Islam Di Belanda #3: Masjid Komunitas Maroko

on Tuesday, January 1, 2013

Seperti halnya masjid komunitas Turki, masjid komunitas Maroko pun sebenarnya memiliki nama resmi, tapi warga Indonesia lebih cenderung menyebut dengan sebutan masjid komunitas Maroko atau masjid Selwerd. Selwerd di sini menunjuk pada nama tempat (daerah) masjid tersebut berada.

Dalam hal komposisi jamaah, masjid ini cenderung lebih plural daripada masjid Turki karena jamaahnya berasal dari berbagai belahan dunia. Banyak jamaah yang berdatangan ke sini karena rata-rata jamaah di sini bisa berbahasa Arab dan Belanda, sehingga bisa lebih akrab dan membaur satu sama lain. Meski cenderung lebih plural, tapi tetap saja ada jamaah mayoritas, dan jamaah dari Timur Tengah lah yang menjadi mayoritas di sini.

Jumlah jamaah dari Timur Tengah memang sangat banyak. Mereka umumnya adalah para imigran yang hidupnya ditanggung pemerintah Belanda. Hal ini sempat dipermasalahkan oleh Geert Wilders, salah satu politisi Belanda yang anti Islam. Dia menganggap bahwa penanggungan biaya hidup imigran oleh pemerintah itu membebani negara, apalagi saat ini Eropa sedang dilanda krisis ekonomi. Oleh karena itu, dia menyaranakan agar para imigran dipulangkan saja ke negara asalnya. Akan tetapi, sampai saat ini nyatanya hal itu hanya menjadi kicauan seorang Wilders saja.

Kembali ke topik utama, jika dilihat dari luar, bangunan masjid ini tampak tidak terlalu besar. Bentuknya pun agak aneh karena lebih menyerupai rumah daripada tempat ibadah. Akan tetapi, daya tampung masjid ini tidak kalah dengan masjid komunitas Turki. Masjid ini juga terdiri dari beberapa ruangan. Di lantai satu terdapat toko, kantor, toilet, tempat wudhu, ruang bersama, dan ruang utama untuk sholat, sedangkan lantai dua biasanya digunakan untuk jamaah perempuan.

Berbeda dengan masjid Turki yang hanya buka pada waktu-waktu tertentu saja, masjid Maroko selalu buka setiap hari, dari pagi sampai malam, termasuk tokonya.
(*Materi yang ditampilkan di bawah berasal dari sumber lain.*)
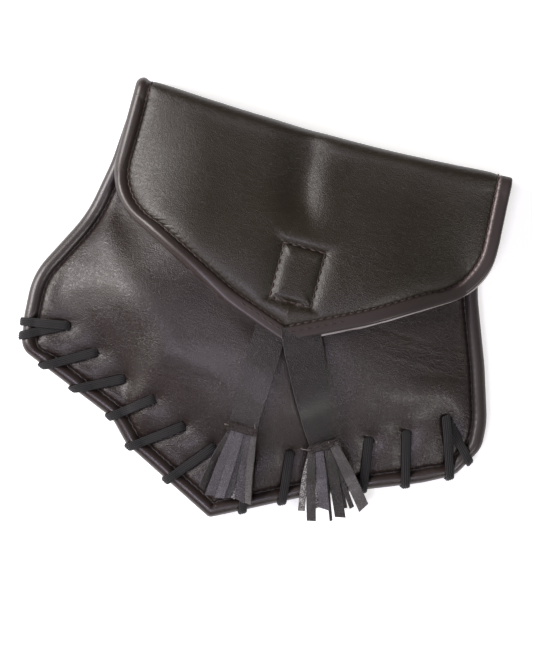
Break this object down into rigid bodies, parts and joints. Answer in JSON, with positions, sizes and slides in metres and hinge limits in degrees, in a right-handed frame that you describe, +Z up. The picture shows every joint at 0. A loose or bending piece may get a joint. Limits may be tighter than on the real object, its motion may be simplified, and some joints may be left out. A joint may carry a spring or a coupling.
{
  "type": "belt pouch",
  "caption": "Leather belt pouch with a pointed foot, a padded pointed flap, a flat lace wound round its edge and two straps with fringed ends.",
  "frame": {"origin": "on the surface that the pouch lies on, under the middle of its bounding box", "axes": "+X to the pouch's right as its front is looked at, +Y from the foot to the fold, +Z up, out of the front; the pouch lies on its back"},
  "size_m": [0.212, 0.1806, 0.0336],
  "materials": {
    "leather": "soft satin grain",
    "strap_leather": "soft satin grain",
    "lace": "matt, ribbed along its length",
    "fastener": "matt"
  },
  "bodies": {
    "root": {"front_panel": "leather", "back_panel": "leather", "flap": "leather", "belt_loop": "leather", "closure_patch": "fastener", "lacing": "lace", "strap_left": "strap_leather", "strap_right": "strap_leather", "tassel_left": "strap_leather", "tassel_right": "strap_leather"}
  },
  "joints": []
}
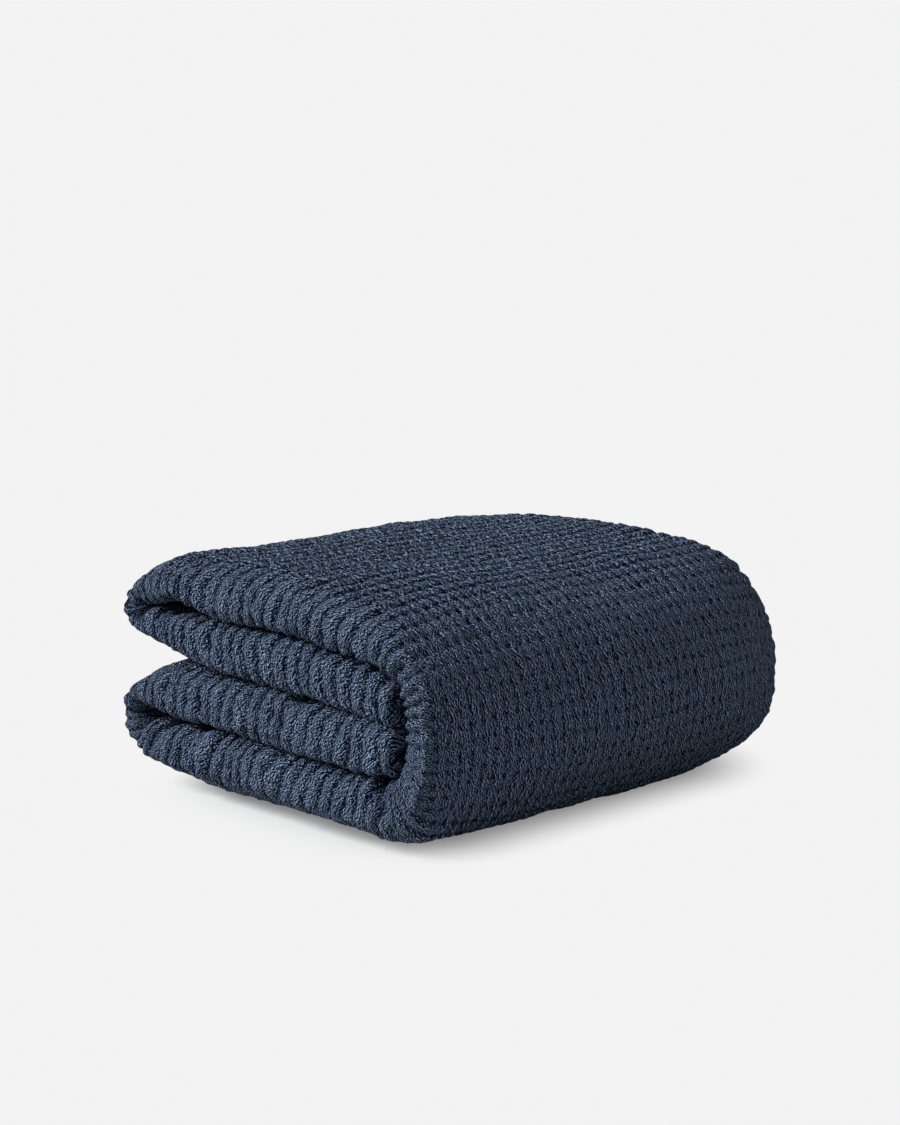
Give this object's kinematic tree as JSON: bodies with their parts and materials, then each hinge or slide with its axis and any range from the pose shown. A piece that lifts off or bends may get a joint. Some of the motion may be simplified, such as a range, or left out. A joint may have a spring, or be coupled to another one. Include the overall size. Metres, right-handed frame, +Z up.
{
  "type": "comforter",
  "caption": "Navy waffle comforter, both ends turned in and the whole folded in half into a thick soft pile",
  "frame": {"origin": "centre of the pile's footprint, on the surface it lies on", "axes": "+X along the folded back, with the layered end at -X; -Y is the rounded back and +Y the side with the two turned-in folds; +Z up"},
  "size_m": [0.571, 0.5488, 0.2732],
  "materials": {
    "fabric": "matte navy waffle weave with a soft brushed pile"
  },
  "bodies": {
    "root": {"comforter": "fabric"}
  },
  "joints": []
}
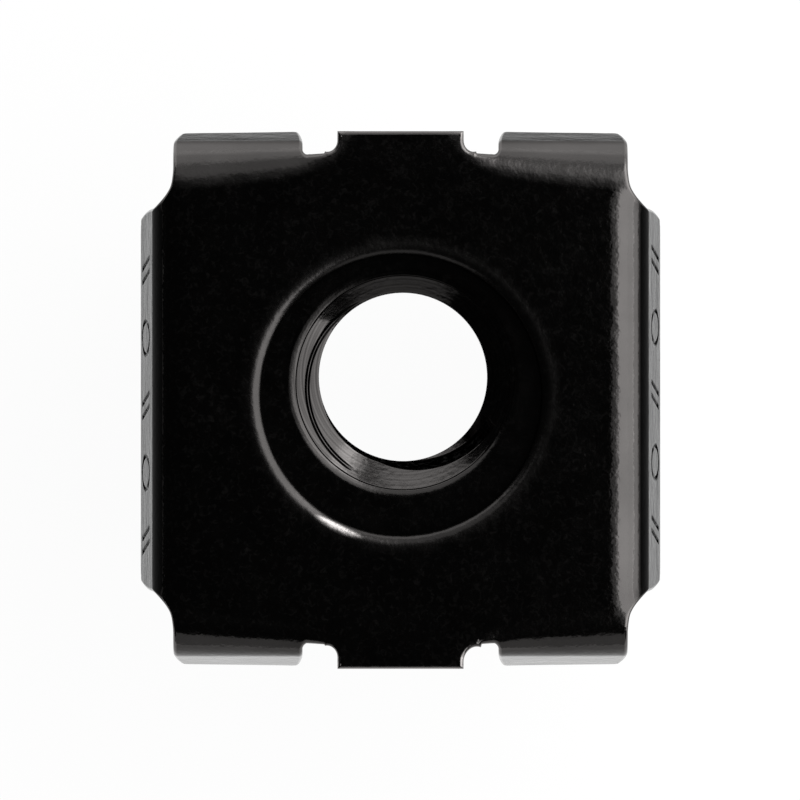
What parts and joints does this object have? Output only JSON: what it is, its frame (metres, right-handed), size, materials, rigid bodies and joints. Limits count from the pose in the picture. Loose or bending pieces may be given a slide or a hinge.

Jadi, jamaah bisa lebih leluasa keluar masuk masjid dan belanja makanan halal di tokonya. Jamaah pun tidak diharuskan memakai kaos kaki untuk masuk ke ruangan utamanya. Dan satu hal yang tidak kalah pentingnya, tempat wudhu di masjid ini memakai keran biasa, sama seperti tempat wudhu masjid-masjid di Indonesia.

Masjid ini biasanya ramai pada hari Jumat dan hari Ahad. Pada hari Jumat, jamaah ramai berdatangan untuk melaksanakan sholat Jumat. Khutbah Jumat di sini selalu disampaikan dalam bahasa Arab. Terkadang khotib juga menjelaskan intisari khotbah dengan bahasa Inggris setelah selesai sholat. Imam masjid di sini memang fasih berbahasa Inggris. Akan tetapi, khotbah tidak disampaikan dalam bahasa Inggris karena jamaah lebih banyak yang fasih berbahasa Arab daripada bahasa Inggris.

Satu hal yang menarik di masjid ini adalah, setelah sholat Jumat seringkali ada muallaf yang berikrar syahadat. Ikrar-ikrar itu selalu mengundang rasa haru di dada para jamaah, sehingga tidak jarang jamaah yang menitikkan air mata setelah prosesi syahadat. Hal ini setidaknya bisa menjadi indikator bagaimana Islam mulai tumbuh di Eropa.

Konsekuensi positif dari semakin bertambahnya jamaah adalah daya tampung masjid yang semakin kurang. Oleh karena itu, takmir masjid berencana untuk segera merenovasi masjid agar bisa menampung jamaah lebih banyak. Masjid ini juga diproyeksikan menjadi Islamic Center di Groningen.

Pada hari Ahad, jamaah ramai berdatangan untuk belajar. Masjid ini memang menyediakan kelas untuk belajar Al-Qur’an dan bahasa Arab, tetapi mereka yang belajar umumnya adalah anak-anak kecil usia SD-SMP. Bahasa pengantarnya adalah bahasa Belanda.